Section 2 — Introduction

Engineers India Limited (EIL), established in 1965, operates as a prominent Navratna Central Public Sector Enterprise (CPSE) under the administrative control of the Ministry of Petroleum and Natural Gas. For over six decades, the company has functioned as the primary industrial architect for India’s sovereign energy infrastructure, establishing an extensive technical footprint that covers 20 of the nation’s 23 petroleum refineries and 12 of its 13 mega petrochemical complexes.

From an investment perspective, EIL represents a specialized cyclical business models in the Indian public sector. Unlike asset-heavy oil marketing companies, EIL operates primarily on human capital and specialized engineering intellect, employing a resource pool of approximately 2,735 professionals. The company’s investment thesis has historically been anchored to its debt-free balance sheet, large liquid cash surpluses, and a corporate mandate to maintain substantial dividend payouts to its sovereign promoter, the President of India. However, as the domestic hydrocarbon landscape transitions toward decarbonization, EIL is compelled to re-engineer its core competency, moving away from simple fossil-fuel refinery expansions toward high-complexity green energy mandates, cross-border project management, and specialized infrastructure consultancies.

Section 3 — Business Model: WTF Do They Even Do?

To understand EIL, one must look past the heavy yellow helmets and complex blueprints; at its core, this is a premium engineering brain for hire that occasionally moonlights as a general contractor. The company segregates its corporate universe into two fundamentally distinct operating segments: Consultancy & Engineering Services, and Turnkey Projects (often referred to as Lump Sum Turnkey or LSTK).

Under the Consultancy umbrella, EIL sells pure, unadulterated engineering intellect.
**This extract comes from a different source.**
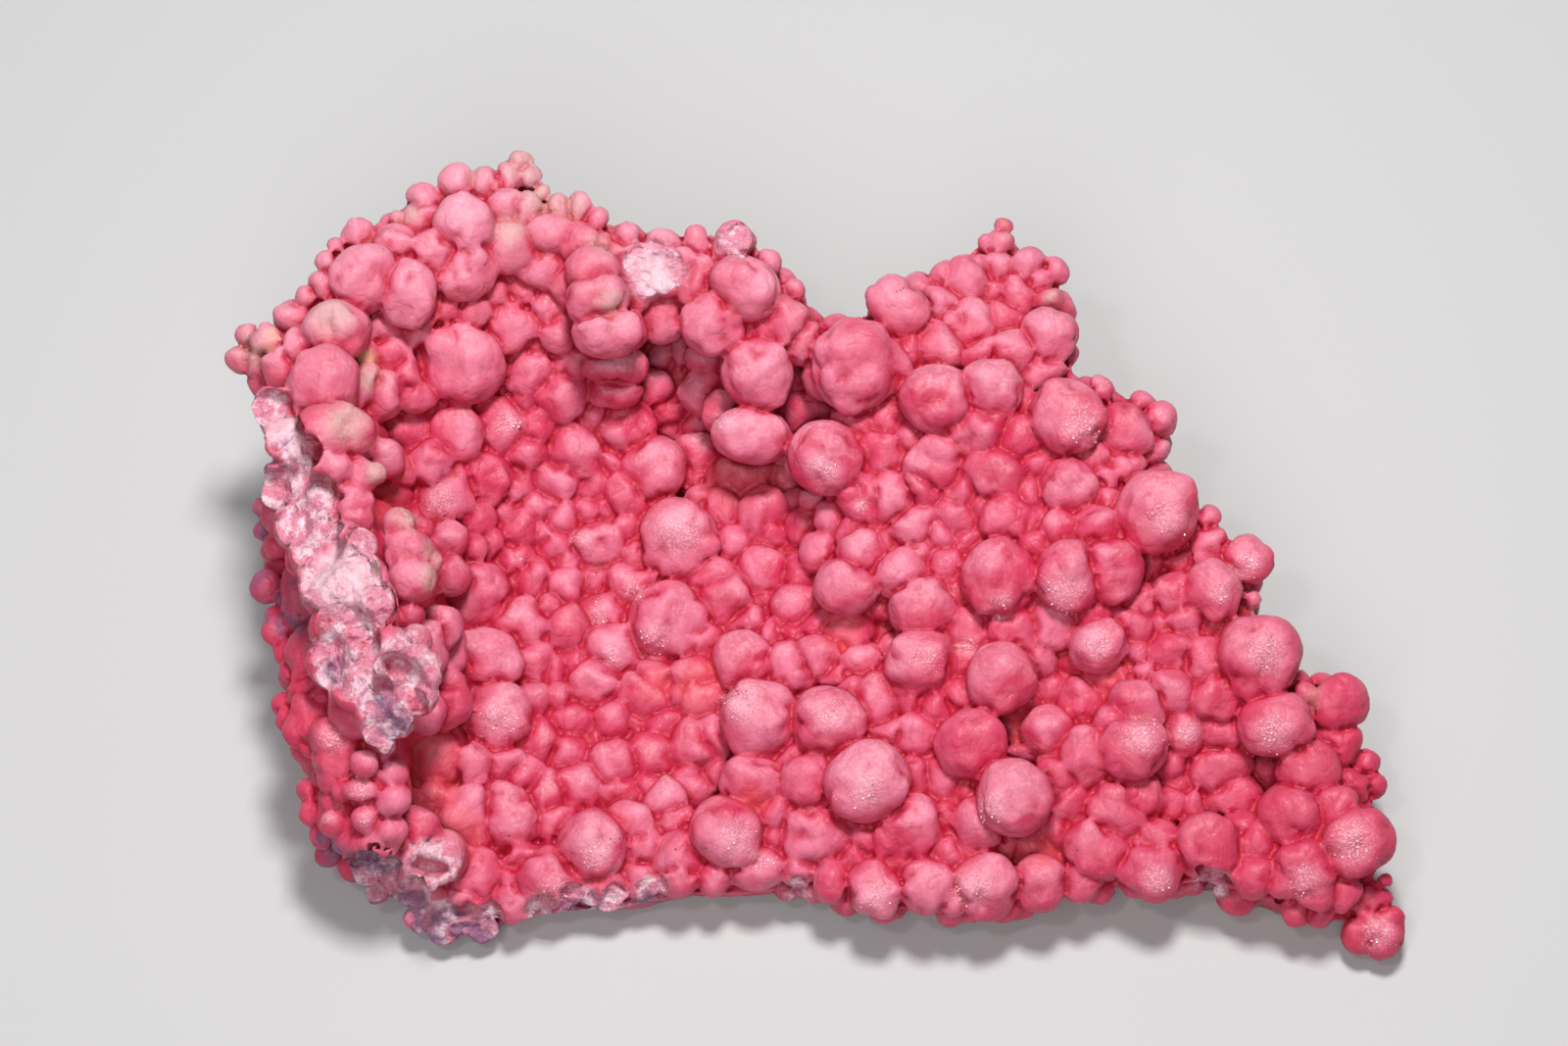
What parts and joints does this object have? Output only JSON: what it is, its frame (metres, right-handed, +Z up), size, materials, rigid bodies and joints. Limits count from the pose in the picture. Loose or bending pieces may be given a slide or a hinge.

This involves project conceptualization, feasibility studies, process design, and project management consultancy (PMC). It is an asset-light, knowledge-intensive business model where the primary raw material is the 3.5 million man-hours available annually across its corporate offices. The economics here are incredibly attractive, typically generating stable steady-state segment margins between 20% and 25%.

Then there is the Turnkey segment, where EIL steps out of the comfortable design studio and onto the dusty construction field. Here, the company takes full accountability for engineering, procurement, and construction (EPC) deliverables. While this segment successfully inflates the top-line numbers by passing massive material and subcontractor costs through the income statement, it operates on razor-thin steady-state margins of just 5% to 7%. In FY26, the revenue mix stood at 47% Consultancy and 53% Turnkey Projects, a notable shift from historical years when pure consultancy held the dominant share. In short, the company is increasingly buying revenue volume at the expense of structural margin purity.

Section 4 — Financials Overview

Figures are consolidated, in ₹ crore.

MetricLatest Quarter (Q4 FY26)YoY (%)QoQ (%)
Revenue926.29-8.31%-23.46%
EBITDA / Operating Profit151.8296.00%-56.90%
PAT195.5369.26%-43.68%
EPS (₹)3.4868.93%-43.69%

The full-year financial performance presents a spectacular multi-year upcycle, but the final quarter of the year dictates a closer inspection. Q4 FY26 revenue arrived at ₹926.29 crore, representing an 8.31% contraction compared to the ₹1,010.23 crore posted in Q4 FY25, and a steep sequential decline from the winter peak of ₹1,210.24 crore in Q3 FY26. However, operational profitability told a completely different story. Operating profit for the quarter spiked by 96.00% year-on-year to ₹151.82 crore, driven by a highly favorable quarterly mix where high-margin consultancy projects took center stage.

Did Management Walk the Talk?

During the post-earnings commentary, management pushed back aggressively against analyst assumptions that this quarterly operating margin expansion was a one-off anomaly fueled by provisions write-backs or exceptional accounting entries. “No write-offs” and “these are the normalized margins,” the leadership team asserted, pointing to a structurally clean performance.

Looking ahead, management expressed highly visible confidence regarding the medium-term pipeline, providing an early execution outlook that targets a minimum 10% to 15% increase in top-line revenue for the upcoming financial year. They noted that several multi-year mega projects secured over the past 24 months are systematically advancing into their “peak execution” phases, which will naturally accelerate milestone-based billing cycles over the next 3 to 4 years.